To this Zelenskyy added a caveat, however:
“This man does not see; he has eyes, but does not see; or, if he does look, it’s with an icy stare, devoid of all expression.”
To which Gopnik observes,
They are eerie words, since one of Bakhtin’s other great themes was, so to speak, the politics of gazing, how we emancipate ourselves from our own solipsism by trying to see life through the eyes of another—a thing no dictator or tyrant can achieve. “Laughter is a weapon that is fatal to men of marble,” Zelensky told Lévy, aphoristically.
I would add one other Bakhtin concept, which is that he loved the chaos of novels, especially those of an author such as Dickens. As Bakhtin saw it, the interplay of many voices that one finds in the genre captures the wonderful variety of the world.

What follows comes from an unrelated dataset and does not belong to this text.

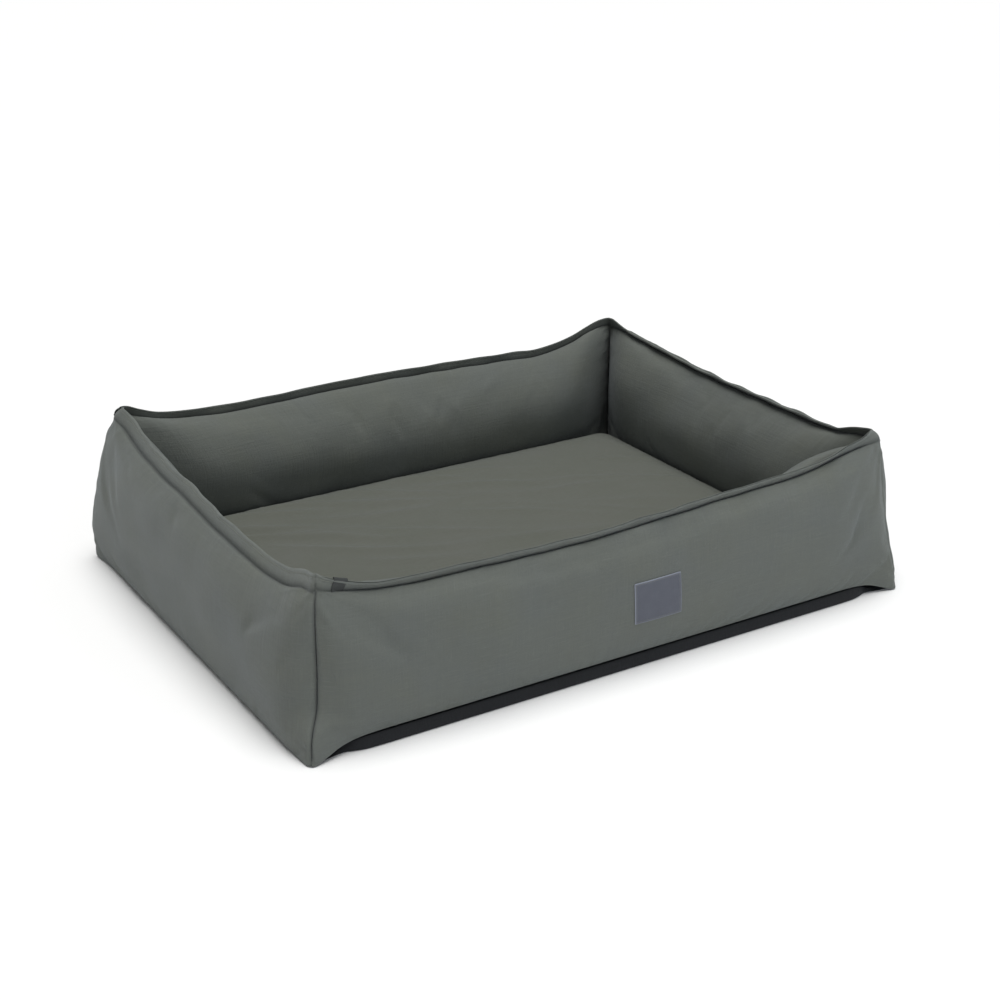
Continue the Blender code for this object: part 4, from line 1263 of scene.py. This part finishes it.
welt_top = welt("cushion_top_welt", CUSHION_X + 0.0002, CUSHION_Y + 0.0002, CUSHION_R, 0.0660, 0.0011)
welt_low = welt("cushion_bottom_welt", CUSHION_X + 0.0002, CUSHION_Y + 0.0002, CUSHION_R, 0.0063, 0.0011)


def slab(name, hx, hy, r, top, bottom, mat, node):
    """A closed soft block between two height functions over a rounded rectangle."""
    Xs, Ys = plan_grid(84, 60, hx, hy, r)
    e = np.minimum(hx - np.abs(Xs), hy - np.abs(Ys))
    zt, zb = top(Xs, Ys), bottom(Xs, Ys)
    mid = (zt + zb) / 2
    k = 0.55 + 0.45 * np.sqrt(1 - (1 - np.clip(e / 0.008, 0, 1)) ** 2)
    zt, zb = mid + (zt - mid) * k, mid + (zb - mid) * k
    n, m = Xs.shape
    verts = np.concatenate([np.stack([Xs, Ys, zt], -1).reshape(-1, 3), np.stack([Xs, Ys, zb], -1).reshape(-1, 3)])
    idx = np.arange(n * m).reshape(n, m)
    f = np.stack([idx[:-1, :-1], idx[1:, :-1], idx[1:, 1:], idx[:-1, 1:]], -1).reshape(-1, 4)
    edge_loop = list(idx[:, 0]) + list(idx[-1, 1:]) + list(idx[-2::-1, -1]) + list(idx[0, -2:0:-1])
    faces = f.tolist() + (f[:, ::-1] + n * m).tolist()
    for a, b in zip(edge_loop, edge_loop[1:] + edge_loop[:1]):
        faces.append((b, a, a + n * m, b + n * m))
    me = bpy.data.meshes.new(name)
    me.from_pydata(verts.tolist(), [], faces)
    bm = bmesh.new()
    bm.from_mesh(me)
    bmesh.ops.recalc_face_normals(bm, faces=bm.faces)
    bm.to_mesh(me)
    bm.free()
    me.polygons.foreach_set("use_smooth", [True] * len(me.polygons))
    o = add(name, me)
    paint(o, mat)
    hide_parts(node)
    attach(o, "cushion")
    return o


CX, CY = CUSHION_X - 0.0118, CUSHION_Y - 0.0118
topper = slab("cushion_wadding", CX, CY, 0.010, lambda x, y: cushion_top_z(x, y) - 0.0030,
              lambda x, y: 0.0622 + 0 * x, WADDING, "cushion_topper")
core = slab("cushion_foam_core", CX, CY, 0.010, lambda x, y: 0.0616 + 0 * x,
            lambda x, y: 0.0060 + 0 * x, FOAM, "cushion_foam")
zip_tape("cushion", np.array((0, CUSHION_Y - BAND_IN + 0.0013, 0)), np.array((1.0, 0, 0)), np.array((0, 1.0, 0)), 0.520,
         0.0312, 0.0568, "cushion")


# ------------------------------------------------------------------ camera, light, floor
def look(az, el):
    a, e = math.radians(az), math.radians(el)
    back = Vector((math.sin(a) * math.cos(e), -math.cos(a) * math.cos(e), math.sin(e)))
    right = Vector((math.cos(a), math.sin(a), 0))
    up = back.cross(right)
    return Matrix((right, up, back)).transposed()


scene = bpy.context.scene
cam = bpy.data.cameras.new("camera")
cam.sensor_width, cam.lens = 36.0, 60.552
cam.clip_start, cam.clip_end = 0.05, 50
co = bpy.data.objects.new("camera", cam)
co.matrix_world = Matrix.Translation((-1.263, -2.067, 1.128)) @ look(-31.74, 22.52).to_4x4()
scene.collection.objects.link(co)
scene.camera = co

floor_me = bpy.data.meshes.new("floor")
floor_me.from_pydata([(-60, -60, 0), (60, -60, 0), (60, 60, 0), (-60, 60, 0)], [], [(0, 1, 2, 3)])
floor = bpy.data.objects.new("floor", floor_me)
floor.location.z = -0.0004
scene.collection.objects.link(floor)
fl = Nodes("studio_floor")
fl.bsdf.inputs["Base Color"].default_value = (0.93, 0.93, 0.935, 1)
fl.bsdf.inputs["Roughness"].default_value = 0.95
fl.bsdf.inputs["Specular IOR Level"].default_value = 0.1
floor_me.materials.append(fl.mat)


def area(name, at, target, size, power, colour=(1, 1, 1), size_y=None):
    l = bpy.data.lights.new(name, "AREA")
    l.shape, l.size, l.size_y = "RECTANGLE", size, size_y or size
    l.energy, l.color = power, colour
    o = bpy.data.objects.new(name, l)
    o.location = at
    o.rotation_euler = (Vector(target) - Vector(at)).to_track_quat("-Z", "Y").to_euler()
    scene.collection.objects.link(o)
    return o


sun = bpy.data.lights.new("overhead", "SUN")
sun.energy, sun.angle, sun.color = 2.60, math.radians(46), (1.0, 0.995, 0.975)
so = bpy.data.objects.new("overhead", sun)
so.rotation_euler = (Vector((0, 0, 0)) - Vector((-0.02, -0.07, 1.0))).to_track_quat("-Z", "Y").to_euler()
scene.collection.objects.link(so)
area("fill_front", (0.6, -2.9, 1.0), (0, 0, 0.1), 2.2, 18, (0.88, 0.94, 1.0))
world = bpy.data.worlds.new("studio")
scene.world = world
world.use_nodes = True
world.node_tree.nodes["Background"].inputs[0].default_value = (0.97, 0.985, 1.0, 1)
world.node_tree.nodes["Background"].inputs[1].default_value = 0.28
scene.view_settings.view_transform = "Standard"
scene.view_settings.look = "None"
scene.view_settings.exposure = 0.0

Fascists are not fans of such variety, wanting a single theme (say, the Russian empire) that they can control. They love marble statues but not a society teaming with life and diversity. Gopnik concludes,
Comedy and democratic courage are the same thing seen at different moments, and what they have in common is the will to defy authority in the cause of humanity—to assert the desire of people, ridiculous and animal and imperfect as we are, to live as we choose.
Seen this way, Ukraine could not have done better for itself that elect a comic as president.